I served it with colcannon (just because I had potatoes and kale on hand). It went really well with the chicken, though.


So, whether you’re on a paleo diet or not, give it a try. Come on, don’t be poulet…

Pressure Cooker Paprika Chicken
Recipe type: Entree
Cuisine: Hungarian
Prep time:
Cook time:
Total time:
Serves: 2-4
A Paleo version of Chicken Paprikash, substituting coconut milk for the sour cream
  • 1 broiler-fryer chicken (or an equivalent amount of pieces)
  • ½ cup coconut flour
  • ½ cup almond flour
  • 2 tablespoons coconut oil
  • 1 large onion, sliced
  • 5 cloves garlic, chopped
  • 1 green bell pepper, roughly chopped
  • ½ cup white wine
  • ½ cup chicken broth
  • ½ can coconut milk
  • 2 tablespoons tomato paste
  • 2 tablespoons smoked paprika
  • 1 tablespoon hot paprika plus 1 teaspoon
  • Salt and pepper
  1. Mix the two flours and 1 teaspoon each of salt, pepper and hot paprika in a bowl
  2. Heat coconut oil over medium-high heat
  3. Dredge chicken pieces in the flour mixture, then brown in coconut oil. You will probably need to do two or three batches.
  4. Remove chicken to a plate
  5. Sauté onion and bell pepper until it starts to soften
  6. Add garlic and sauté for another minute or so
  7. Stir in the white wine, chicken broth and coconut milk
  8. When it comes up to a simmer, stir in the tomato paste and then the paprika
  9. Add some salt and pepper
  10. Add the chicken back into the pan
  11. Turn heat to high, put the cover on the pressure cooker and bring to high pressure.

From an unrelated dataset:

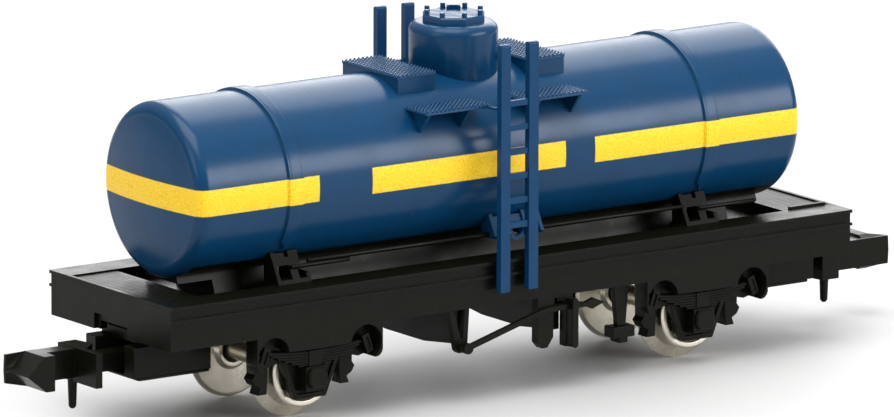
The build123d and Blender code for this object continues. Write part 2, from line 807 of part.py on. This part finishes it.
def saddle_slope(height):
    # Distance from the centre line to the saddle's sloping front at a height.
    share = (height - deck_top) / (saddle_shoulder[1] - deck_top)
    return saddle_foot + share * (saddle_shoulder[0] - saddle_foot)


def make_saddle(end):
    # Pressed bearer on each side: base plate, end plate, middle rib, a block with two
    # lobes that hugs the tank, a low corner rib and the stub of the inner rod.
    # Each row: from and to along the wagon, from and to in height.
    webs = ((0, 0.3, deck_top, saddle_shoulder[1]),
            (0.3, saddle_length, deck_top, deck_top + 0.28),
            (1.35, 2.0, deck_top + 0.28, 12.1),
            (0.3, 1.15, 11.75, 12.62),
            (1.15, 1.5, 11.75, 12.3),
            (1.5, 2.35, 11.75, saddle_shoulder[1]),
            (saddle_length - 0.3, saddle_length, deck_top, 11.1))
    with BuildPart() as saddle:
        for side in sides.values():
            # The far side is the near side turned half way round.
            plate_x = -side * end * saddle_start
            if side * end > 0:
                plate_x -= saddle_length
            for start, finish, low, high in webs:
                with BuildSketch(rib_plane(side, plate_x + start)):
                    Polygon((belly_half_width, low), (saddle_slope(low), low),
                            (saddle_slope(high), high), (belly_half_width, high), align=None)
                extrude(amount=start - finish)
            with BuildSketch(rib_plane(side, plate_x + stub_start)):
                with Locations((stub_reach, stub_height)):
                    Circle(0.16)
            extrude(amount=-stub_length)
        tank_cylinder(tank_radius, tank_half_length, Mode.SUBTRACT)
    return saddle


for end_name, end in ends.items():
    write_part(make_saddle(end), f"saddle_{end_name}")


# ---- Centre anchors and hold-down rods ----

anchor_x = 1.5
anchor_half_length = 2.25
rod_radius = 0.17
rod_height = 11.88
rod_reach = 5.35


def make_anchor(side):
    # Bracket on the barrel's lower flank: slanted end plates, a shelf and a U clamp.
    with BuildPart() as anchor:
        for start in (-anchor_half_length, -0.95, 0.65, anchor_half_length - 0.3):
            with BuildSketch(rib_plane(side, anchor_x + start)):
                Polygon((4.4, 13.35), (5.35, 13.4), (6.2, 11.85), (5.95, 11.6), (4.4, 11.6),
                        align=None)
            extrude(amount=-0.3)
        with BuildSketch(rib_plane(side, anchor_x - anchor_half_length)):
            Polygon((4.6, 13.1), (5.3, 13.15), (5.75, 12.3), (4.6, 12.3), align=None)
        extrude(amount=-2 * anchor_half_length)
        with BuildSketch(side_plane(side, 5.5, -side * anchor_x)):
            with BuildLine():
                ThreePointArc((-0.6, 12.5), (0, 11.45), (0.6, 12.5))
                offset(amount=0.15, side=Side.BOTH)
            make_face()
        extrude(amount=0.4)
        tank_cylinder(tank_radius, tank_half_length, Mode.SUBTRACT)
        # The rods end in holes through the end plates.
        with BuildSketch(cross_plane(-6)):
            with Locations((side * rod_reach, rod_height)):
                Circle(rod_radius)
        extrude(amount=12, mode=Mode.SUBTRACT)
    return anchor


for side_name, side in sides.items():
    write_part(make_anchor(side), f"tank_anchor_{side_name}")

with BuildPart() as hold_down_rods:
    # Two rods on each side, from a saddle's block to the anchor's end plate.
    for side in sides.values():
        for end in ends.values():
            inner = anchor_half_length - 0.3 - end * side * anchor_x
            with BuildSketch(cross_plane(end * inner if end > 0 else -saddle_start)):
                with Locations((side * rod_reach, rod_height)):
                    Circle(rod_radius)
            extrude(amount=saddle_start - inner)
write_part(hold_down_rods, "hold_down_rods")


# ---- Dome, lid, bolts and clamp ----

shoulder_radius = 0.75
bolt_radius = 0.2
bolt_top = 28.12


def dome_plane(height):
    # Level plane on the dome's axis, turned with the lid.
    return Plane(origin=(dome_x, 0, height), x_dir=(cos(radians(lid_turn)), sin(radians(lid_turn)), 0),
                 z_dir=(0, 0, 1))


with BuildPart() as dome:
    with BuildSketch(dome_plane(tank_height)):
        Circle(dome_radius)
    extrude(amount=dome_top - tank_height)
    fillet(dome.edges().filter_by(GeomType.CIRCLE).sort_by(Axis.Z)[-1], shoulder_radius)
    tank_cylinder(tank_radius, tank_half_length, Mode.SUBTRACT)
    # The inside is open to the barrel.
    with BuildSketch(dome_plane(tank_height)):
        Circle(dome_radius - 0.7)
    extrude(amount=dome_top - 0.8 - tank_height, mode=Mode.SUBTRACT)
write_part(dome, "dome")

with BuildPart() as dome_lid:
    with BuildSketch(dome_plane(dome_top)):
        RegularPolygon(lid_across / 2 / cos(radians(22.5)), 8)
    extrude(amount=lid_height)
    chamfer(dome_lid.faces().sort_by(Axis.Z)[-1].edges(), 0.12)
    # Seats for the bolts at the eight corners.
    with BuildSketch(dome_plane(dome_top)):
        with PolarLocations(lid_bolt_circle / 2, 8):
            Circle(bolt_radius)
    extrude(amount=lid_height, mode=Mode.SUBTRACT)
write_part(dome_lid, "dome_lid")

with BuildPart() as lid_bolts:
    with BuildSketch(dome_plane(dome_top)):
        with PolarLocations(lid_bolt_circle / 2, 8):
            Circle(bolt_radius)
    extrude(amount=bolt_top - dome_top)
write_part(lid_bolts, "lid_bolts")

with BuildPart() as lid_clamp:
    # Pair of hinge knuckles with a pin, near the lid's edge between two bolts.
    with BuildSketch(dome_plane(dome_top + lid_height)):
        with Locations(Location((1.45, 0.62), 22.5)):
            with Locations((0.1, -0.42), (0.1, 0.42)):
                Rectangle(0.75, 0.22)
            Rectangle(0.22, 1.0)
    extrude(amount=0.3)
write_part(lid_clamp, "lid_clamp")


# ---- Boards on top of the tank and walkways along its shoulders ----

rib_pitch = 0.4
rib_width = 0.2
rib_proud = 0.1

for end_name, end in ends.items():
    with BuildPart() as platform:
        middle = dome_x + end * (board_start + board_length / 2)
        with BuildSketch(Plane(origin=(middle, 0, 22), z_dir=(0, 0, 1))):
            Rectangle(board_length, 2 * board_half_width)
        extrude(amount=board_top - rib_proud - 22)
        tank_cylinder(tank_radius, tank_half_length, Mode.SUBTRACT)
        # Ribs along the board give it a tread.
        with BuildSketch(Plane(origin=(middle, 0, board_top - rib_proud), z_dir=(0, 0, 1))):
            with GridLocations(rib_pitch, 1, int((board_length - rib_width) / rib_pitch) + 1, 1):
                Rectangle(rib_width, 2 * board_half_width)
        extrude(amount=rib_proud)
    write_part(platform, f"platform_{end_name}")

walk_plate = 0.16
walk_length = walk_end - walk_start
gusset_places = (walk_end - 0.5, walk_start + 1.6)

for side_name, side in sides.items():
    for end_name, end in ends.items():
        with BuildPart() as walkway:
            walk_centre = -side * ladder_x + end * (walk_start + walk_end) / 2
            walk_plane = Plane(origin=(walk_centre, side * (walk_inner + walk_outer) / 2,
                                       walk_top - rib_proud), z_dir=(0, 0, 1))
            with BuildSketch(walk_plane):
                Rectangle(walk_length, walk_outer - walk_inner)
            extrude(amount=-walk_plate)
            with BuildSketch(walk_plane):
                with GridLocations(rib_pitch, 1, int((walk_length - rib_width) / rib_pitch) + 1, 1):
                    Rectangle(rib_width, walk_outer - walk_inner)
            extrude(amount=rib_proud)
            # Gusset brackets down to the barrel.
            for along in gusset_places:
                with BuildSketch(cross_plane(-side * ladder_x + end * along - 0.12)):
                    Polygon((side * 4.9, walk_top - 0.2), (side * 7.2, walk_top - 0.2),
                            (side * 5.86, 20.4), (side * 5, 20.4), align=None)
                extrude(amount=0.24)
            tank_cylinder(tank_radius, tank_half_length, Mode.SUBTRACT)
        write_part(walkway, f"walkway_{end_name}_{side_name}")


# ---- Ladders ----

lug_offset = 1.75
lug_width = 0.4

for side_name, side in sides.items():
    ladder_shift = -side * ladder_x
    with BuildPart() as ladder:
        with BuildSketch(side_plane(side, ladder_inner, ladder_shift)):
            with Locations((-stile_offset, ladder_bottom), (stile_offset, ladder_bottom)):
                Rectangle(stile_width, ladder_top - ladder_bottom, align=(Align.CENTER, Align.MIN))
        extrude(amount=ladder_outer - ladder_inner)
        # The stiles' tops are rounded over towards the front.
        top_edges = ladder.faces().sort_by(Axis.Z)[-2:].edges().filter_by(Axis.X)
        fillet(top_edges, 0.2)
        with BuildSketch(side_plane(side, ladder_inner + 0.08, ladder_shift)):
            with Locations((0, rung_first + rung_pitch * (rung_count - 1) / 2)):
                with GridLocations(1, rung_pitch, 1, rung_count):
                    Rectangle(2 * stile_offset, 0.45)
        extrude(amount=ladder_outer - ladder_inner - 0.2)
        # Short lugs reach back to the walkways.
        with BuildSketch(side_plane(side, ladder_inner, ladder_shift)):
            with Locations((-lug_offset, walk_top - rib_proud - walk_plate / 2),
                           (lug_offset, walk_top - rib_proud - walk_plate / 2)):
                Rectangle(lug_width, walk_plate)
        extrude(amount=walk_outer - ladder_inner)
    write_part(ladder, f"ladder_{side_name}")
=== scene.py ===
import json

import bpy
import numpy as np
from mathutils import Matrix, Vector


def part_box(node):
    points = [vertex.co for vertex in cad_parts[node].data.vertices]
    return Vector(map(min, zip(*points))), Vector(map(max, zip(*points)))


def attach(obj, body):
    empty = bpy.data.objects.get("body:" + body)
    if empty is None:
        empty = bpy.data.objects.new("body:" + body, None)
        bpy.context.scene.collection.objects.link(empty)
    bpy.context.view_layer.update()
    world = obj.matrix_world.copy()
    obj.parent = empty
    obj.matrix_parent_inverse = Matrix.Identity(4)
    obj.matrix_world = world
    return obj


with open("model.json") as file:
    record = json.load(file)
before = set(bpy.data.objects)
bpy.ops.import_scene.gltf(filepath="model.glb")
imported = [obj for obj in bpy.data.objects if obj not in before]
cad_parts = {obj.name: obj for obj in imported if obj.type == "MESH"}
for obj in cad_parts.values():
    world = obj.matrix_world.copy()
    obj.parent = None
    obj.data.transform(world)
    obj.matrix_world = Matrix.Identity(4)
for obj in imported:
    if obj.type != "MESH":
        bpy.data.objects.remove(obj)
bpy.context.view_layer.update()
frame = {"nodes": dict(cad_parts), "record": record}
mm = 0.001
print("frame loaded")


# A shader socket that takes part in sums: each operator adds one Math node.
class Wire:
    def __init__(self, tree, socket=None):
        self.tree = tree
        self.socket = socket

    def make(self, kind, settings=None, inputs=None, out=0):
        node = self.tree.nodes.new(kind)
        for name, value in (settings or {}).items():
            setattr(node, name, value)
        for key, value in (inputs or {}).items():
            if isinstance(value, Wire):
                self.tree.links.new(value.socket, node.inputs[key])
            else:
                node.inputs[key].default_value = value
        return Wire(self.tree, node.outputs[out])

    def calc(self, operation, left, right=0.0):
        return self.make("ShaderNodeMath", {"operation": operation}, {0: left, 1: right})

    def single(self, operation):
        return self.make("ShaderNodeMath", {"operation": operation}, {0: self})

    def __add__(self, other):
        return self.calc("ADD", self, other)

    def __sub__(self, other):
        return self.calc("SUBTRACT", self, other)

    def __rsub__(self, other):
        return self.calc("SUBTRACT", other, self)

    def __mul__(self, other):
        return self.calc("MULTIPLY", self, other)

    def __gt__(self, other):
        return self.calc("GREATER_THAN", self, other)

    def __lt__(self, other):
        return self.calc("LESS_THAN", self, other)

    __radd__ = __add__
    __rmul__ = __mul__

    def between(self, low, high):
        # 0 below low, 1 above high, even in between
        return self.make("ShaderNodeMapRange", {"clamp": True},
                         {"Value": self, "From Min": low, "From Max": high})

    def within(self, low, high, edge):
        # 1 from low to high and 0 outside, changing over this far each side of both
        start = self.between(low - edge, low + edge)
        return start * (1 - self.between(high - edge, high + edge))

    def axes(self):
        # the x, y and z of this vector, each as a wire
        split = self.make("ShaderNodeSeparateXYZ", None, {0: self}).socket.node
        return [Wire(self.tree, socket) for socket in split.outputs]

    def noise(self, place, scale, detail=2.0, rough=0.5):
        return self.make("ShaderNodeTexNoise", None,
                         {"Vector": place, "Scale": scale, "Detail": detail, "Roughness": rough})

    def blend(self, first, second):
        # the second colour where this wire is 1
        return self.make("ShaderNodeMix", {"data_type": "RGBA"},
                         {0: self, 6: first, 7: second}, out=2)


def linear(red, green, blue):
    # screen values from 0 to 255 as a linear colour, by the sRGB curve
    values = np.array([red, green, blue]) / 255
    curve = np.where(values <= 0.04045, values / 12.92, ((values + 0.055) / 1.055) ** 2.4)
    return (float(curve[0]), float(curve[1]), float(curve[2]), 1.0)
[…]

  12. When high pressure is reached, lower heat to maintain high pressure and set timer for twelve minutes.
  13. When time is up, remove from heat and release pressure naturally.
  14. Remove chicken to plate, put pan with sauce over medium-high heat and simmer until sauce reduces and thickens.
  15. Add chicken back in, simmer for a couple minutes longer, and serve.